Task: Die cut fun foam to use a stamp. Then use the foam shape as an accent piece.
My take: I used fun foam as well the other materials I had tried and liked (cork & rubber shelf liner). I gave each heart a shadow using one of the other materials as a stamp.
Results: I like it. The fun foam stamped very nicely and worked well as a bonus embellishment. The only issue I had with this card was the stitching. The rubber shelf liner caused the presser foot on my machine to drag. I may have use a piece of was paper over it to get it to flow smoothly through the machine and then torn away the paper later.

Velveteen Stamping

I’ve never done this technique before and wasn’t sure how it would work.

Task: Stamp a background stamp using white pigment ink on white cardstock then overstamp with images to get the background stamp to “bleed through” the images.
My take: I did just that.
Results: Interesting. I wonder how different it would look if the background stamp where done right over the top of the image. Right now the impression this technique gives is that the images is in the background. It may be different with different backgrounds and/or images. And on a technical note,  my background stamp was not completely clean when I stamped with it so my white ink had a slight pink tinge to it.

The third way

A couple of days ago I posted about using a single stamp to get more than one style out of it. I got 2 when I posted and today I am here with the third.

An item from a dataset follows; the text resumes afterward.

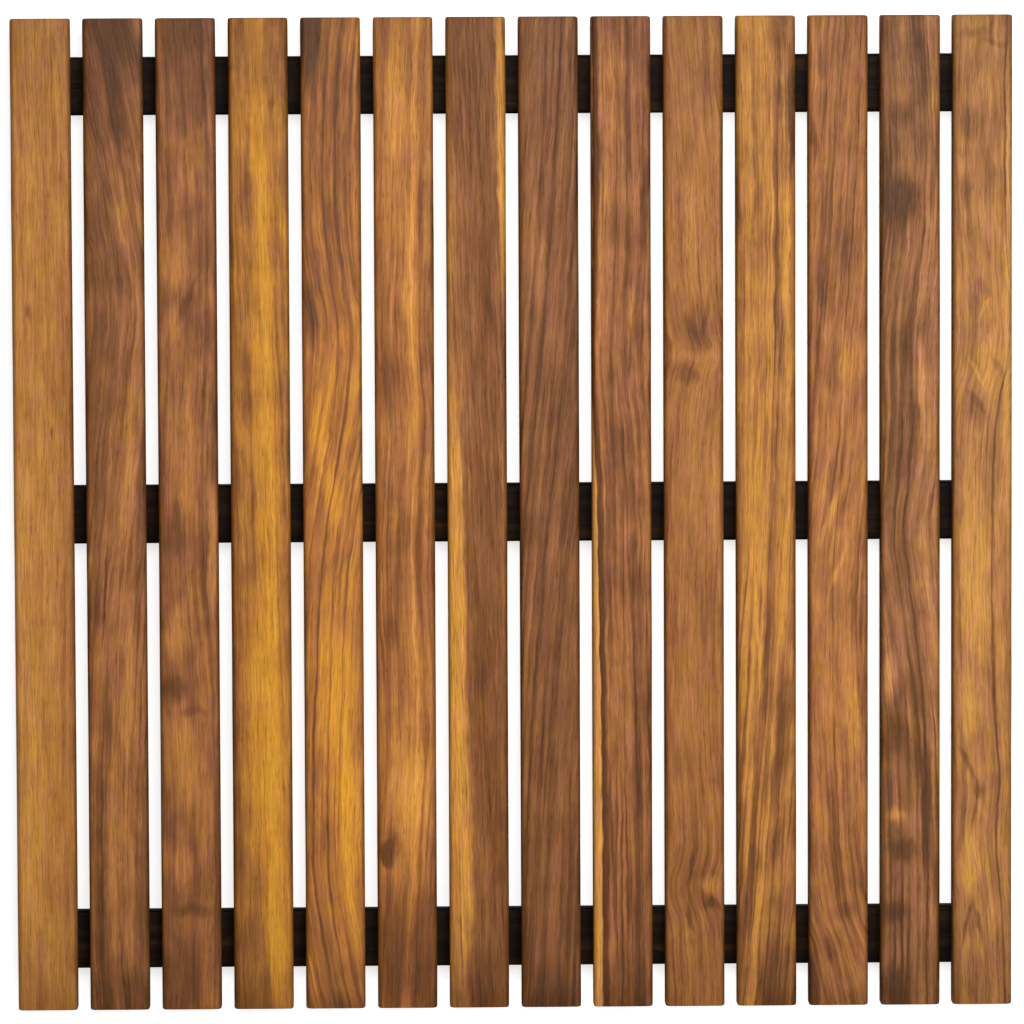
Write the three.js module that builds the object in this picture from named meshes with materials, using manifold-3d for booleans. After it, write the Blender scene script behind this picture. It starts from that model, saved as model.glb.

Today’s style is artsy with a watercolor resist technique.

Task: Use one stamp set to get different looks.
My take: Before I used this set to get a funky retro color vibe, an elegant/formal card and today is watercolor/artsy.
Results: I used embossing ink and clear powder on the smooth side of watercolor paper to stamp my images and then used ink pads and water to blend color around the embossed images to create the water color resist. I’m very happy with how it came out. Initially I had stamped the sentiment and then spritzed some water over the sentiment to get it to soften it, but it bled out in jagged, fractal like patterns that was unpleasant. So I just made another sentiment flag to cover up the ugly. Done!